While their interviews underpin this story, it is a saga I know also from direct personal experience as both participant and observer. In the writing I have also drawn on my extensive archives of Conservative Party history, which include a number of original documents dating from the 1930s, hundreds of party publications, personal files for party events, and correspondence with individuals over six decades within the Progressive Conservative Party. Over those years I have as well diarized notes of events and conversations with most individuals mentioned in The Big Blue Machine, including Dalton Camp, Norman Atkins, Earl Rowe, Les Frost, John Robarts, Charles MacNaughton, Bill Davis, Frank Miller, John Diefenbaker, George Hees, Duff Roblin, Bob Stanfield, Joe Clark, Roy McMurtry, and Brian Mulroney, but extending also to hundreds more with whom I’ve shared political highlights and heartaches, both within PC ranks and across party lines.

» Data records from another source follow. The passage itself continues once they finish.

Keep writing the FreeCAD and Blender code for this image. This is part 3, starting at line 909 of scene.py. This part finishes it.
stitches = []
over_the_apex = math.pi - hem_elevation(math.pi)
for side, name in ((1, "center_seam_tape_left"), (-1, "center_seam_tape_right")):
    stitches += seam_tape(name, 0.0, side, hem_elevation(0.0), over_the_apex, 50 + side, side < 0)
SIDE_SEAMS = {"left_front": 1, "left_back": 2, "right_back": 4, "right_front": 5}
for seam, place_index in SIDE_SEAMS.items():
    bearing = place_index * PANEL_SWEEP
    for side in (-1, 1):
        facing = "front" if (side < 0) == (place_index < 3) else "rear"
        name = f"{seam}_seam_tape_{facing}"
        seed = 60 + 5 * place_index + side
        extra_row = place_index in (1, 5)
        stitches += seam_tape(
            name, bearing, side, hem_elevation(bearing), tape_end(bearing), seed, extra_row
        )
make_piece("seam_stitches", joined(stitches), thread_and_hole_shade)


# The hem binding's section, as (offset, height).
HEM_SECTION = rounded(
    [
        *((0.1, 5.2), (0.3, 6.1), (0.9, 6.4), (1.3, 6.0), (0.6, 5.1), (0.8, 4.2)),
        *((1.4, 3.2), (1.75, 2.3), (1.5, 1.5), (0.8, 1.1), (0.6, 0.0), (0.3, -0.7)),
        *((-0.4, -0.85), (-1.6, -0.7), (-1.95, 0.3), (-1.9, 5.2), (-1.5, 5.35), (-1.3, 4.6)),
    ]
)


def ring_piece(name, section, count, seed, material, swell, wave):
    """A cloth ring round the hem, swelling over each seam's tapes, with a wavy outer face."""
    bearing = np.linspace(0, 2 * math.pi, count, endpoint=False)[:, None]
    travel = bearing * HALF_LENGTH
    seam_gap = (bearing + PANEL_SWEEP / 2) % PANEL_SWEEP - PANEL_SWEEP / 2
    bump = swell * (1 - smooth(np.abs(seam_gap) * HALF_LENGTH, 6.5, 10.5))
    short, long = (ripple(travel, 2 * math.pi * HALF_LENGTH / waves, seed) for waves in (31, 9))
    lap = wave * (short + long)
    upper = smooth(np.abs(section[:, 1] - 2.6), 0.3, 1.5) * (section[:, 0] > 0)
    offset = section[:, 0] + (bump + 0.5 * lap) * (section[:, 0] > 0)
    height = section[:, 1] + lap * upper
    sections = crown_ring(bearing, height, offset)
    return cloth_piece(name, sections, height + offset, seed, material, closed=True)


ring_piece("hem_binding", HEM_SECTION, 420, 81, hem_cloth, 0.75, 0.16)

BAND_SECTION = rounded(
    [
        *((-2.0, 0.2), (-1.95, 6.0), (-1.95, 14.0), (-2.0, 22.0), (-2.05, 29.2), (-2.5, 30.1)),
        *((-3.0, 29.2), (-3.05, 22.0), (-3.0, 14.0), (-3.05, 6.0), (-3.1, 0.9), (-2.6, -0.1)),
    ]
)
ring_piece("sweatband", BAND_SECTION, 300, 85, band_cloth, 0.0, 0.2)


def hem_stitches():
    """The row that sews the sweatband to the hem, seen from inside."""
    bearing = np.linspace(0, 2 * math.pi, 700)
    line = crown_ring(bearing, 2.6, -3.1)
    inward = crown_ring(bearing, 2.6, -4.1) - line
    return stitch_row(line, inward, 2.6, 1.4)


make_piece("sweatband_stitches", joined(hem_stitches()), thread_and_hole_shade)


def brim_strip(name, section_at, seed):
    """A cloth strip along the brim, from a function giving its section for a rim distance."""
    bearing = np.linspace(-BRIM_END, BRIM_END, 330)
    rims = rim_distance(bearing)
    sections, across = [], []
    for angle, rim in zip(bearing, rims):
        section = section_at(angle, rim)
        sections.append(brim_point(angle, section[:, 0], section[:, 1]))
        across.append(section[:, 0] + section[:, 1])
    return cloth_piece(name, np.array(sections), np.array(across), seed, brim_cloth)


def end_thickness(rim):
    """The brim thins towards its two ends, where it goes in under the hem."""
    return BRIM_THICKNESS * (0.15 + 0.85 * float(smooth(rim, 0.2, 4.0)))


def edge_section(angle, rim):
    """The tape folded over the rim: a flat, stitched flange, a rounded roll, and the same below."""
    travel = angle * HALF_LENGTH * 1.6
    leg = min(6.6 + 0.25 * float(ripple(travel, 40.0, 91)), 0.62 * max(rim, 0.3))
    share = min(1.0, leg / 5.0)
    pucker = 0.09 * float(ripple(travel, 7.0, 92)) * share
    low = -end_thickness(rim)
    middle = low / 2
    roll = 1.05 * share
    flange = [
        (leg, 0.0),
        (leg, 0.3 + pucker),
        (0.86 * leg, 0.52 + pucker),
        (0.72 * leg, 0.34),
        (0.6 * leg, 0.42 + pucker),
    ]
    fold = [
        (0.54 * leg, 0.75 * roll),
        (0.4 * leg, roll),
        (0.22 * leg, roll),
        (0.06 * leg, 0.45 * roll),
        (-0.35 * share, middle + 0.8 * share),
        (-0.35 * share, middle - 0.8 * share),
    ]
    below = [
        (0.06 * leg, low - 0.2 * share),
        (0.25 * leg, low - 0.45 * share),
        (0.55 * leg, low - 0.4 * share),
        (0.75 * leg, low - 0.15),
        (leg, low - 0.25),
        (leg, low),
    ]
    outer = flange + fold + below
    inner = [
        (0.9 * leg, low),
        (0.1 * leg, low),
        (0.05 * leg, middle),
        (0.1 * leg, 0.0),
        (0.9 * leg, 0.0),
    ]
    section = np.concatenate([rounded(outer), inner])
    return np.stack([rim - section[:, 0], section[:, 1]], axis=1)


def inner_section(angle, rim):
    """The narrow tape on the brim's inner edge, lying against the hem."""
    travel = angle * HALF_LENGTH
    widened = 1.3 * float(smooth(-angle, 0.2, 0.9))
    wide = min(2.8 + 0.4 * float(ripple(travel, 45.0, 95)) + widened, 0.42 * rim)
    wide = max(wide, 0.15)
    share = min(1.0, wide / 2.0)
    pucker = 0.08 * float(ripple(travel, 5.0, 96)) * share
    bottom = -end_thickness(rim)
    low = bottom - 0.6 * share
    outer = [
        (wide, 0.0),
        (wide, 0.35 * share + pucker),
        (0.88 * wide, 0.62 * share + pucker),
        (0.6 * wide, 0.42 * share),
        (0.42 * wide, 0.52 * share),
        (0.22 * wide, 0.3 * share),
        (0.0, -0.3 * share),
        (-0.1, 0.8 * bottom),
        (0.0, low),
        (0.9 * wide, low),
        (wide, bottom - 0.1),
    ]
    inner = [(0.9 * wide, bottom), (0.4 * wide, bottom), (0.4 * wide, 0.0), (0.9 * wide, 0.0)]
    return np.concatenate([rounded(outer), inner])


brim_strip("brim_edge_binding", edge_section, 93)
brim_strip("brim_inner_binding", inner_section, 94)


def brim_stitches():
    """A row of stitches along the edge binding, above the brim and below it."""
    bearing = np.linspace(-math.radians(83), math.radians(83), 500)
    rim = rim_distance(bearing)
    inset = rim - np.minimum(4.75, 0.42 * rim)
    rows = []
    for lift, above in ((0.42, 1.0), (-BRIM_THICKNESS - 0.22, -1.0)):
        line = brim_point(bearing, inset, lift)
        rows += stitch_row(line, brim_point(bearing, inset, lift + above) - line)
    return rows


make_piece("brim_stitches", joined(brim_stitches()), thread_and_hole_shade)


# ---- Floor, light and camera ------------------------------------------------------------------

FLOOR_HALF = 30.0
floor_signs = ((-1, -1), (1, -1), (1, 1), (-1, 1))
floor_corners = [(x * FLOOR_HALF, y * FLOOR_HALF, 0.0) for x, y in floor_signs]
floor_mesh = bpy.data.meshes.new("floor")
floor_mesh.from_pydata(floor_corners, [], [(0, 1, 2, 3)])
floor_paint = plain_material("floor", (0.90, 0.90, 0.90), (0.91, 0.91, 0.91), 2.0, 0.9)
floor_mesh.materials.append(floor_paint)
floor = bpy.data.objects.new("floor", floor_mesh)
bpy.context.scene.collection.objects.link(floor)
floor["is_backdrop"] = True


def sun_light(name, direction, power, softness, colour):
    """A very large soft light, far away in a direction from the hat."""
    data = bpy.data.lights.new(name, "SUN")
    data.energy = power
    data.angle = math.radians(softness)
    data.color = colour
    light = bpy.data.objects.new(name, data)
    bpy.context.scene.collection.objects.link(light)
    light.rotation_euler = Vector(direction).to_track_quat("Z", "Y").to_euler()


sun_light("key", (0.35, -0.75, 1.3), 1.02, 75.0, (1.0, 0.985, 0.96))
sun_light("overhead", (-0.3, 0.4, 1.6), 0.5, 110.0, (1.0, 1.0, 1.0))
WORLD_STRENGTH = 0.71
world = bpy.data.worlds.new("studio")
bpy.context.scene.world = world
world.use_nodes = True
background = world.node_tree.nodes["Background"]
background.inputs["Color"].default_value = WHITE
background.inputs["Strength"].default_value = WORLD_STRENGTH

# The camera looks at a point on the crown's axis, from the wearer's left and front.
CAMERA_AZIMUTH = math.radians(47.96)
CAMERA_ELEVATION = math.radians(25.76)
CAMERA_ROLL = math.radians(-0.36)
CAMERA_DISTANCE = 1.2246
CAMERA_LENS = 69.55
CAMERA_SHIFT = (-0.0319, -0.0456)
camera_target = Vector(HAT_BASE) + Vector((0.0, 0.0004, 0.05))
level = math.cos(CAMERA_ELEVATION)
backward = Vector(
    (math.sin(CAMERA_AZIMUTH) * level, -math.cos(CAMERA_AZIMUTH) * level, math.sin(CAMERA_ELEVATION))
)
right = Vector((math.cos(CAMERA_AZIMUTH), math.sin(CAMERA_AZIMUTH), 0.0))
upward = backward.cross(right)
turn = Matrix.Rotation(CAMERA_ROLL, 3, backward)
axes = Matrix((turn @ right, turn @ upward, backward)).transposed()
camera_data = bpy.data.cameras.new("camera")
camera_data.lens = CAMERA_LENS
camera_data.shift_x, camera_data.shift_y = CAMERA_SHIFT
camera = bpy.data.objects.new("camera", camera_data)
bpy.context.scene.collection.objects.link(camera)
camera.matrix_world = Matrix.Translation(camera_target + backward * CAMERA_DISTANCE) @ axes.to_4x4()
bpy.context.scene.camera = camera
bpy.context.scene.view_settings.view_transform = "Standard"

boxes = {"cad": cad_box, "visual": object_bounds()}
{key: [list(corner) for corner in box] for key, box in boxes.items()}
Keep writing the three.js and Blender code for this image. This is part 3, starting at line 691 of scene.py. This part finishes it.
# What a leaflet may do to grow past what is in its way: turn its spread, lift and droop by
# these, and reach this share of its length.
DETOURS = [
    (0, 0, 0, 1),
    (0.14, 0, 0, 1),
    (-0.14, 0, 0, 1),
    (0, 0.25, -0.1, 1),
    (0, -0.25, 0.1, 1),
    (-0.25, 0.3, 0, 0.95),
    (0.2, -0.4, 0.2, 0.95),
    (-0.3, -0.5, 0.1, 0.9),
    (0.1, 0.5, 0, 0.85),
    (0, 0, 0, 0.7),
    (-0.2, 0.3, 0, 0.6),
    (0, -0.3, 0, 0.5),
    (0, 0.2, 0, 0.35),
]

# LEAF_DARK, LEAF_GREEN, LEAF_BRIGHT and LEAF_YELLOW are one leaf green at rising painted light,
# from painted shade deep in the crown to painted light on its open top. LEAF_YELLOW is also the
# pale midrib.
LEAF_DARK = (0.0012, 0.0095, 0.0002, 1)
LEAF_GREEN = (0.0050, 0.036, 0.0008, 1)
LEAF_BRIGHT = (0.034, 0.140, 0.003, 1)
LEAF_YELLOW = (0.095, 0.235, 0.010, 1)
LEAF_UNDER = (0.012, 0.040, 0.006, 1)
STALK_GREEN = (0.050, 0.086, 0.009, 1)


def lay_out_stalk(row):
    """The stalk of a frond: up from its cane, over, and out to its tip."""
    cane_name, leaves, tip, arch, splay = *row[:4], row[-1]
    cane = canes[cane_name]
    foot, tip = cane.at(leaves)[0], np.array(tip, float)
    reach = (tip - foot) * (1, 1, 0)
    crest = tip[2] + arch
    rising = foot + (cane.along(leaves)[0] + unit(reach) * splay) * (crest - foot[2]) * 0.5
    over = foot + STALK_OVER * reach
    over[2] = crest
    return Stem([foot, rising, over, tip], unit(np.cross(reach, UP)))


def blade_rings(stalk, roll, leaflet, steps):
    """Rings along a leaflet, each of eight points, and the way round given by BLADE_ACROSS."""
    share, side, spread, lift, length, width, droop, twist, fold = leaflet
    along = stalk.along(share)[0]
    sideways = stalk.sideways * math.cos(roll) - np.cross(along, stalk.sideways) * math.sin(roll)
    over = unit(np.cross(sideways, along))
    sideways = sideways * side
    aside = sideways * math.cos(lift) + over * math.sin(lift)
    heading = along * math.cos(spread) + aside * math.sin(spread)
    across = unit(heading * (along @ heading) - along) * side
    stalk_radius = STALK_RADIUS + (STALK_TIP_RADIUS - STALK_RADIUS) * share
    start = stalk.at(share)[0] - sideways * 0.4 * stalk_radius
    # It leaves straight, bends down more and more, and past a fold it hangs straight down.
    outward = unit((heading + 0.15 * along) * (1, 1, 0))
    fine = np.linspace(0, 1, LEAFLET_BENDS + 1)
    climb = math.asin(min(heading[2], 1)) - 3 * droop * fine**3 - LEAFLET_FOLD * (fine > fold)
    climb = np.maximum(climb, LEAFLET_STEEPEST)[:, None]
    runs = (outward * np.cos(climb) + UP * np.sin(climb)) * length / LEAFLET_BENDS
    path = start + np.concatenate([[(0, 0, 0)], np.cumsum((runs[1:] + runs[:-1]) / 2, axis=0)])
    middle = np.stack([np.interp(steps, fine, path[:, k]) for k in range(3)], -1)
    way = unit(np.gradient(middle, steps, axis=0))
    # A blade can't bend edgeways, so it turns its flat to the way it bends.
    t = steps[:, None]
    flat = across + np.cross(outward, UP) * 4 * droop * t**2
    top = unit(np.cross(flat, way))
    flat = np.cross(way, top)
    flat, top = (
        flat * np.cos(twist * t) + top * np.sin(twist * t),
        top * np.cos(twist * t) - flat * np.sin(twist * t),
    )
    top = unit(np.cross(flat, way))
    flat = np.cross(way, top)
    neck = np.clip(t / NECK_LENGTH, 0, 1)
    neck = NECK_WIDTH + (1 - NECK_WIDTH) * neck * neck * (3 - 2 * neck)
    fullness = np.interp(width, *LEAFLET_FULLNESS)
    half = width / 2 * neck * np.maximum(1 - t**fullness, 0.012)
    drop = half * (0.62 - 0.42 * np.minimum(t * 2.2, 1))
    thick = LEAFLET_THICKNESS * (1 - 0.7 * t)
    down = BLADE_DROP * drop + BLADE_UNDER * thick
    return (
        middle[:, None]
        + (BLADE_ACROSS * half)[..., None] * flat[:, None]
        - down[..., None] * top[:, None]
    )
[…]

Many other writers have researched and chronicled aspects of this story, and in acknowledging their work I thank them for it. The former trickle of books about Canadian politics became a flood during the period covered by this book, roughly the 1940s to 1990s, and our country is enriched by this preservation of a written record. Geoffrey Stevens has been a notable contributor to the big blue machine’s heritage with books about the lives and times of such individuals as Dalton Camp, Norman Atkins, Robert Stanfield, Flora MacDonald, and individuals connected with them. Claire Hoy has written richly detailed accounts of the Ontario and Ottawa versions of political campaigns in which Camp and Atkins were central. Historian Bob Plamondon has added cohesiveness to accounts of the Conservative Party’s history and personalities. Many more provided accounts of political history through memoirs — among them Dalton Camp, John Diefenbaker, Eddie Goodman, Hal Jackman, Bob Coates, Brian Mulroney, Roy McMurtry, Duff Roblin, John Laschinger, Heward Grafftey, and Hugh Segal — valuable for information not previously available and perspectives not otherwise possible. Joe Martin, whom I first met working together in Duff Roblin’s leadership campaign in 1967, historian of the Albany Club of Toronto, was most helpful in providing a great deal of information about “the unofficial head office of the Tory Party.”

Even if a clear and dispassionate view is hard to achieve, this book’s effort to present a balanced portrait is my tribute to the exceptional men and women of the big blue machine, most of whom I know or knew during their lifetimes, many as good friends, a number of whom helped make my own lifetime in politics and decade in the House of Commons possible. For all of that, I give full acknowledgement and respectful thanks.

Bringing this book to print has been the handiwork, which I am also keen to acknowledge, of my friends at Dundurn, today Canada’s largest independent publishing house. For more than forty years Dundurn’s founder, Kirk Howard, has carried out his mission to “define Canada for Canadians” through publication of thousands of books, some eight of them mine. Carrie Gleason, Dundurn’s editorial director, combines professionalism and a pleasant nature to make her a pillar of stability in the hectic universe of book publishing. Kathryn Lane, Dundurn’s managing editor, has supervised the production of this book and lent her valuable advice on ways to strengthen it. Dominic Farrell, who has edited this book, is a key member of the Dundurn team with whom I’ve worked often before, each time valuing anew his ability to help me tell the story in the best way possible and using fewer words to do so. Courtney Horner, senior designer at Dundurn, has overseen layout and design. Gary Long of Fox Meadow Creations in Sault Ste. Marie designed the front cover. Edmonton lawyer Johnson Billingsley proofread the manuscript and, as with prior books, helped improve what you find here. To all I am most grateful.